◆ Aim ◆
Copy out the line that contains "failed = [item.Name", the line that contains "bpy.data.objects.remove(obj)", and every line between them, exactly, and nothing else.

◆ Data entries ◆
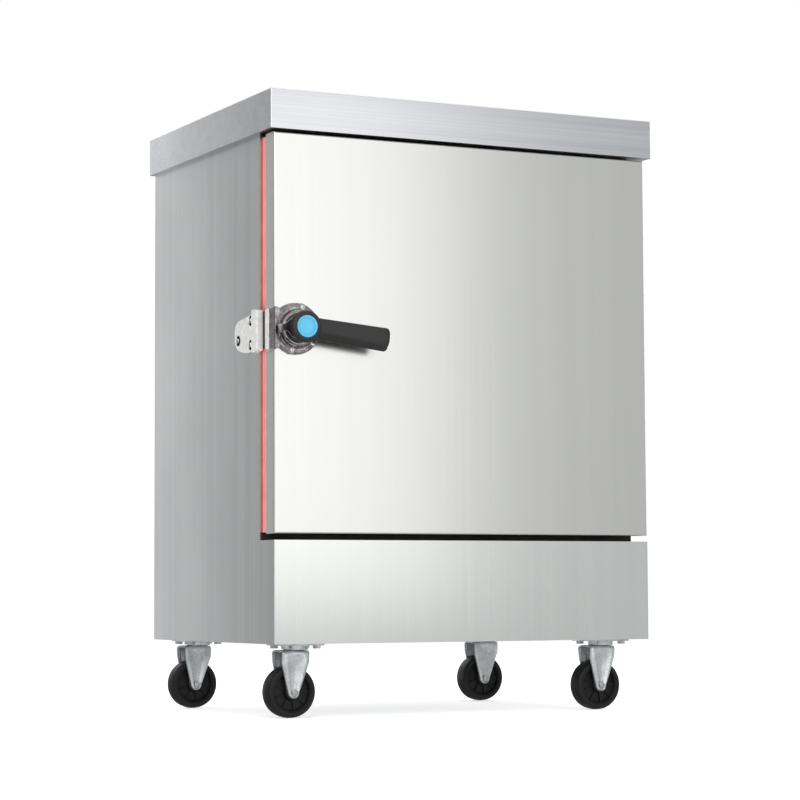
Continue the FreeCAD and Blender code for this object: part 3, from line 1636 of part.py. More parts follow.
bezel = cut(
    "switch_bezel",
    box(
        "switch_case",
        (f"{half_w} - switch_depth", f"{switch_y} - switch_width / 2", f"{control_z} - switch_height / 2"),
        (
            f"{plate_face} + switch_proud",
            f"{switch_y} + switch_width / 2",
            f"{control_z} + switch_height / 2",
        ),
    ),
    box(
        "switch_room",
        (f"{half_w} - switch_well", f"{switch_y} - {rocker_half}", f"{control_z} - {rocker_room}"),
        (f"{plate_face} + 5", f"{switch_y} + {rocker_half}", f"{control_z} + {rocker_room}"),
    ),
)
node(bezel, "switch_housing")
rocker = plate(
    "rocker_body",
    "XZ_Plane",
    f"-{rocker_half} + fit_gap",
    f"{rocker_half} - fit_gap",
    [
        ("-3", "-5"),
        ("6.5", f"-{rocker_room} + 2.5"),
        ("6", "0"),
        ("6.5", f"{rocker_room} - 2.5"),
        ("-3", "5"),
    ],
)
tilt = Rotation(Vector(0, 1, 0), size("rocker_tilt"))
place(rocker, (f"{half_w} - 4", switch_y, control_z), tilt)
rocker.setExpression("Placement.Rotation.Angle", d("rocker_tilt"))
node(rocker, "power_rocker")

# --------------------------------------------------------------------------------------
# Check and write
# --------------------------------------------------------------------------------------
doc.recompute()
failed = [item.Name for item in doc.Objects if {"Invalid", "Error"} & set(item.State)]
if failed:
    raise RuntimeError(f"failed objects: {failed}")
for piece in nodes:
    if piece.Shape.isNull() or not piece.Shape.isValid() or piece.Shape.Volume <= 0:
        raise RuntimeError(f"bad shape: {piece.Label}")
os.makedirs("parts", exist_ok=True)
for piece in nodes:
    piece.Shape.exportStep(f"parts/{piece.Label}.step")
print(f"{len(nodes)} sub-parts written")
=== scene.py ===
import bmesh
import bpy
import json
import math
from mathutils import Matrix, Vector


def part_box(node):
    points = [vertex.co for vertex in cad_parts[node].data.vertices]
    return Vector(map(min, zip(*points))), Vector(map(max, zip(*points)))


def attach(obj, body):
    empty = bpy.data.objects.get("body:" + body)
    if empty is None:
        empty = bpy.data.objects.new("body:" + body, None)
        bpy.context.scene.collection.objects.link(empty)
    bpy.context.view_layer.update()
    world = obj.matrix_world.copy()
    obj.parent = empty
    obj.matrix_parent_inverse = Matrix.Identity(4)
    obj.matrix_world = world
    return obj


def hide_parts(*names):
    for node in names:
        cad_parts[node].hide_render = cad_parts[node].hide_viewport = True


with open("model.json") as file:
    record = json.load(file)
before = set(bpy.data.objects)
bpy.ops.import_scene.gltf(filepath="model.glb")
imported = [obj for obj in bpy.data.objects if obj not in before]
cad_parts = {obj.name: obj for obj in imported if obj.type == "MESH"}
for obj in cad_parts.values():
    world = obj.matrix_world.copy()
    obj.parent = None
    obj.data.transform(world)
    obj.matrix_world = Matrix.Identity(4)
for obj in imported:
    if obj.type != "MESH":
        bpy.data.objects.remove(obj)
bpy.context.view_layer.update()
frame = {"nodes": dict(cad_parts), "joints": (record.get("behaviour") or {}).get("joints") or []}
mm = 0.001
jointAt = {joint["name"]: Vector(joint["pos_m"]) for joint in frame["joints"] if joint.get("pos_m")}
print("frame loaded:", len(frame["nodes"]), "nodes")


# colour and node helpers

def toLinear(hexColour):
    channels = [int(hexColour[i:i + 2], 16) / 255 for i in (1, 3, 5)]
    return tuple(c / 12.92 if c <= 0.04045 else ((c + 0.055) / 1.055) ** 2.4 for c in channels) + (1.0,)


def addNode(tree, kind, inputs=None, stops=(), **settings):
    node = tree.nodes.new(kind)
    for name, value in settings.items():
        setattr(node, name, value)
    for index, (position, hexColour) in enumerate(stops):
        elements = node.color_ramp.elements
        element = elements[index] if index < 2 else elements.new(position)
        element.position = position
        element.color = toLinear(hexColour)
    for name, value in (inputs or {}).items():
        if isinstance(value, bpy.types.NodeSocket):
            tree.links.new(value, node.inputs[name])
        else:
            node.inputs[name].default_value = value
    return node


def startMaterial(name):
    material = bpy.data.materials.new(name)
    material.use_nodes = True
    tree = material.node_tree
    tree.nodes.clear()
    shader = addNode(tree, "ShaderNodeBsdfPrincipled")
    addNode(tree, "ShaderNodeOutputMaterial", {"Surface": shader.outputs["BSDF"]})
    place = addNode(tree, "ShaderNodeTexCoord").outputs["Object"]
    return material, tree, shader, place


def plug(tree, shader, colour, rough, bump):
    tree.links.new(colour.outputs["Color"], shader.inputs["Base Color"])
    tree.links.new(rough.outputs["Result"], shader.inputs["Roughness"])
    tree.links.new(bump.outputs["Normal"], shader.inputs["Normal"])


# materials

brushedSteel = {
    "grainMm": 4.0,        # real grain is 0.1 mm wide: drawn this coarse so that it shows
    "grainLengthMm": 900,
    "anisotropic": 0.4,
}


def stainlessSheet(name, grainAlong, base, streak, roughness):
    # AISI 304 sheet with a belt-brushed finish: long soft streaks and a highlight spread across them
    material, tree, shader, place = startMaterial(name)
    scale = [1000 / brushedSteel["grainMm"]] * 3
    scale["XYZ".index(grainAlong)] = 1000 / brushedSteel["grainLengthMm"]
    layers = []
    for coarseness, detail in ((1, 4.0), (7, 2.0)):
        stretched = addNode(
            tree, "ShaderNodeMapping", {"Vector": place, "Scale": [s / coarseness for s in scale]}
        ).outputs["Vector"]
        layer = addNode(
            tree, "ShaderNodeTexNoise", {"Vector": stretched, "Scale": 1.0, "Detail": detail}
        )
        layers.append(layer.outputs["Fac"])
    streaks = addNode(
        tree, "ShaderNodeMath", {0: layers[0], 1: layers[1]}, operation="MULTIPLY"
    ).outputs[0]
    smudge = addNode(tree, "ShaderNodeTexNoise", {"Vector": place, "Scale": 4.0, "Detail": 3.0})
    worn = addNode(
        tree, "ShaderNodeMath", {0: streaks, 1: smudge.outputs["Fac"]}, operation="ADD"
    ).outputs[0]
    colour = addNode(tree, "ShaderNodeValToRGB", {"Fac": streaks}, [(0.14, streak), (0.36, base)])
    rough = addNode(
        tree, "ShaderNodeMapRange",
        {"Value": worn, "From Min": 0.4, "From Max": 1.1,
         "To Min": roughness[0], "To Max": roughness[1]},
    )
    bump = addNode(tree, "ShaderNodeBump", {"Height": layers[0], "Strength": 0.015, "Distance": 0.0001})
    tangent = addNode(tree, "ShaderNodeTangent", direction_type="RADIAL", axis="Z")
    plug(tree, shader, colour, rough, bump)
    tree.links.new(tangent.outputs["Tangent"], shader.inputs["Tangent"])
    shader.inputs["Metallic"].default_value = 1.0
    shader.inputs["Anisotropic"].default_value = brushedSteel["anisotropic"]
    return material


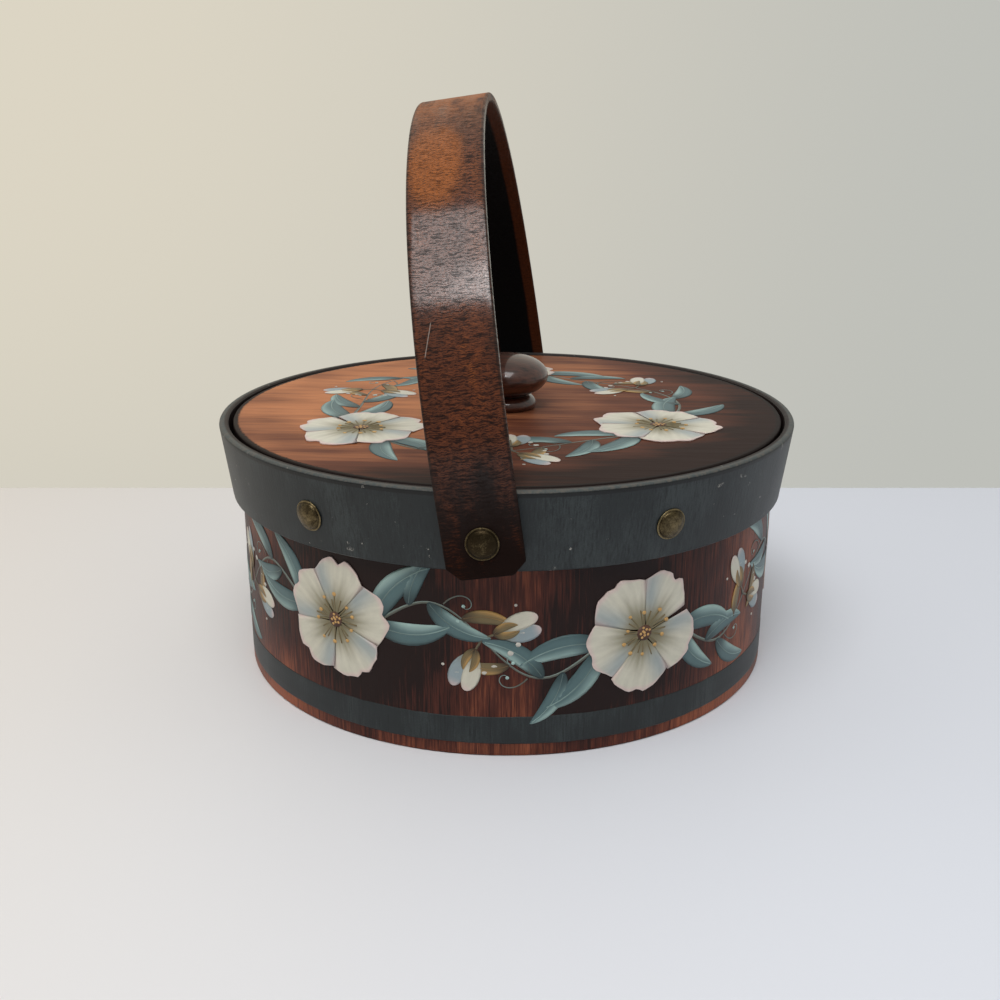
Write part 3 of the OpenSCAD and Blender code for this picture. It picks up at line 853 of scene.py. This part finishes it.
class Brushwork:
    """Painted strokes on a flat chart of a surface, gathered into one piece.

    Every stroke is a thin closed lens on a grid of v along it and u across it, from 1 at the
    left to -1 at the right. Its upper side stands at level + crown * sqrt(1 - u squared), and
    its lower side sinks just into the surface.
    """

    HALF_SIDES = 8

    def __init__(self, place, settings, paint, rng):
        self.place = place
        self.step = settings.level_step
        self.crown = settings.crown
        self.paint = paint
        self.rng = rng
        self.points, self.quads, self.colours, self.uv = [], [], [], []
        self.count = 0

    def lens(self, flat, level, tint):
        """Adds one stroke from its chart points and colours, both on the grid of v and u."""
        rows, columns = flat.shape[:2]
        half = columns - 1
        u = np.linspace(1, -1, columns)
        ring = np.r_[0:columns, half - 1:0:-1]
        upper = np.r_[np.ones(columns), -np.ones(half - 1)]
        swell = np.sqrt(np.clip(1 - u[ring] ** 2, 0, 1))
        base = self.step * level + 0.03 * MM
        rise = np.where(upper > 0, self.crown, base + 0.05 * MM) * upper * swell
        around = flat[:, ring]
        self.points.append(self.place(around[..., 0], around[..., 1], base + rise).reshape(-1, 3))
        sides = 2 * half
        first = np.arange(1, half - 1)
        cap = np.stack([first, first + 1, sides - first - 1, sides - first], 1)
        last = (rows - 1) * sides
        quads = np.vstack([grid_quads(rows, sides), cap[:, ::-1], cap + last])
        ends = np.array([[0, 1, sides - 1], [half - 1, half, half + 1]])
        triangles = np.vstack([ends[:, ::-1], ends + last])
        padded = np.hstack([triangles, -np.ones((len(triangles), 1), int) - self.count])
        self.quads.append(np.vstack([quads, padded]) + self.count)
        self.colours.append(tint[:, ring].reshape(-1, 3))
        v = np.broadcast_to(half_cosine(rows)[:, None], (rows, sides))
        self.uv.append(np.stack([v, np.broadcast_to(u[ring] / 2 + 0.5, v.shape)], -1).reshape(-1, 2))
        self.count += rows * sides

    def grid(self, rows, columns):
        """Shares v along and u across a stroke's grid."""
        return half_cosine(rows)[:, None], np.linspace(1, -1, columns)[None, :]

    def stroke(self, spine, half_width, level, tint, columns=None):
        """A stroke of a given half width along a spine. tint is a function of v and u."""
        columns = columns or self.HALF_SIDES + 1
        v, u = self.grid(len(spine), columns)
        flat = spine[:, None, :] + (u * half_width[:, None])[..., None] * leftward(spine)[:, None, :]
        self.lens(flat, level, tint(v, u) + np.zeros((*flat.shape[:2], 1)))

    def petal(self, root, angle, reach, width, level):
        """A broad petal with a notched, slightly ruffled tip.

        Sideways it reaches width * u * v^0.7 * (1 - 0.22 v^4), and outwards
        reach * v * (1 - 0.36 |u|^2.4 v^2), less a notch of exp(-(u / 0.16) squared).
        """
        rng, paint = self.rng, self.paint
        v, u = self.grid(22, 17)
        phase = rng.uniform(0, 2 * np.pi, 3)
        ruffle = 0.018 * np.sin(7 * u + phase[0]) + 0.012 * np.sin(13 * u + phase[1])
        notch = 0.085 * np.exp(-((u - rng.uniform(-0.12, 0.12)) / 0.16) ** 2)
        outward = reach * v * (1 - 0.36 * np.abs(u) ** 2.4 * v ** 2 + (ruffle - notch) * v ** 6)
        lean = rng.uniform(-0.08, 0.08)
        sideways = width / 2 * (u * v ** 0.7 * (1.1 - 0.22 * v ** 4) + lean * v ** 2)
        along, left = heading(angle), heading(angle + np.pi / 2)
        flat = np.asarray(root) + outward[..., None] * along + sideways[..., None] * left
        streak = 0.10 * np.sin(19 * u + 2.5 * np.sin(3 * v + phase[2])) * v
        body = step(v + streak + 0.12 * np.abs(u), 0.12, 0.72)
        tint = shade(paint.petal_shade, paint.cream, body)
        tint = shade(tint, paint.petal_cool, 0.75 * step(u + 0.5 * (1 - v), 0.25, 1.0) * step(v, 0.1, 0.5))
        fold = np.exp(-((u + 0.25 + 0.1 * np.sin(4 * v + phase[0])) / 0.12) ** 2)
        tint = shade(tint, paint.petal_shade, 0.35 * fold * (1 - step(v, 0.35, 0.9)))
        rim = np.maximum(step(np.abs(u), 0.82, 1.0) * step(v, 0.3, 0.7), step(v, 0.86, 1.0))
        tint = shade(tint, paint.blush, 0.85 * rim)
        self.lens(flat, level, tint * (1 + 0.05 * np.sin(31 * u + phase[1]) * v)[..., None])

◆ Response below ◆
failed = [item.Name for item in doc.Objects if {"Invalid", "Error"} & set(item.State)]
if failed:
    raise RuntimeError(f"failed objects: {failed}")
for piece in nodes:
    if piece.Shape.isNull() or not piece.Shape.isValid() or piece.Shape.Volume <= 0:
        raise RuntimeError(f"bad shape: {piece.Label}")
os.makedirs("parts", exist_ok=True)
for piece in nodes:
    piece.Shape.exportStep(f"parts/{piece.Label}.step")
print(f"{len(nodes)} sub-parts written")
=== scene.py ===
import bmesh
import bpy
import json
import math
from mathutils import Matrix, Vector


def part_box(node):
    points = [vertex.co for vertex in cad_parts[node].data.vertices]
    return Vector(map(min, zip(*points))), Vector(map(max, zip(*points)))


def attach(obj, body):
    empty = bpy.data.objects.get("body:" + body)
    if empty is None:
        empty = bpy.data.objects.new("body:" + body, None)
        bpy.context.scene.collection.objects.link(empty)
    bpy.context.view_layer.update()
    world = obj.matrix_world.copy()
    obj.parent = empty
    obj.matrix_parent_inverse = Matrix.Identity(4)
    obj.matrix_world = world
    return obj


def hide_parts(*names):
    for node in names:
        cad_parts[node].hide_render = cad_parts[node].hide_viewport = True


with open("model.json") as file:
    record = json.load(file)
before = set(bpy.data.objects)
bpy.ops.import_scene.gltf(filepath="model.glb")
imported = [obj for obj in bpy.data.objects if obj not in before]
cad_parts = {obj.name: obj for obj in imported if obj.type == "MESH"}
for obj in cad_parts.values():
    world = obj.matrix_world.copy()
    obj.parent = None
    obj.data.transform(world)
    obj.matrix_world = Matrix.Identity(4)
for obj in imported:
    if obj.type != "MESH":
        bpy.data.objects.remove(obj)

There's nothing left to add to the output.